The Corner

Damage Is Done

Rights unit challenges U.S. over bank data By Dan Bilefsky International Herald Tribune WEDNESDAY, JUNE 28, 2006  BRUSSELS A human rights group in London said Tuesday that it had lodged complaints in 32 countries against a banking consortium in Brussels, contending that it violated European and Asian data protection rules by providing the United States with confidential information about international money transfers.

Simon Davies, director of Privacy International, said the organization filed the complaints with the data protection authorities with the aim of halting what it called “illegal transfers” of private information to the United States by the Society for Worldwide Interbank Financial Telecommunications, or Swift.

The complaints were filed in the 25 EU countries, Australia, Canada, Iceland, Lichtenstein, New Zealand, Norway, Switzerland and the Chinese territory of Hong Kong.

“Swift appears to have violated data protection rules in Europe,” Davies said, “by making these transfers without the consent of the individuals involved and without the approval of European judicial or administrative authorities. The scale of the operation, involving millions of records, places this disclosure in the realm of a fishing exercise rather than a legally authorized investigation.”

The Bush administration has defended the program as a crucial element in its campaign against terrorism, but Europe and the United States are increasingly at odds over how to protect civil liberties at the same time.

On Tuesday, the European Parliament’s center-right European People’s Party, its largest and most influential grouping, called for the EU to open an inquiry into the legality of Swift’s actions. Thomas Bickl, a spokesman for the party, said it was concerned that the transfers had been made as part of a covert and untransparent operation.

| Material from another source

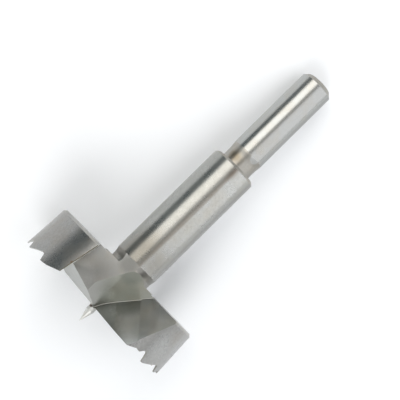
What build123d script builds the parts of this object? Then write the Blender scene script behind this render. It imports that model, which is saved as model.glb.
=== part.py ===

Separately, the Council of Europe, the human rights watchdog in Strasbourg, renewed its criticism Tuesday of the United States’ alleged abductions of terrorism suspects in Europe and demanded that Washington apologize and compensate the victims.

Davies said Swift had received broad administrative subpoenas for millions of records from the Treasury Department, which gave its actions a legal basis in the United States. But he said the subpoenas took the form of letters that were issued without judicial consent or due process in the European Union, where only the data protection authorities or the courts have the power to consent to such transfers.

“These transfers could be made on the grounds of national security, but Swift did not seek approval from European authorities to do this,” he said. “It was willing to overlook European civil liberties rules in order to satisfy U.S. objectives, and this is the most recent in a long list of attempts by the U.S. to invade the privacy of Europeans.”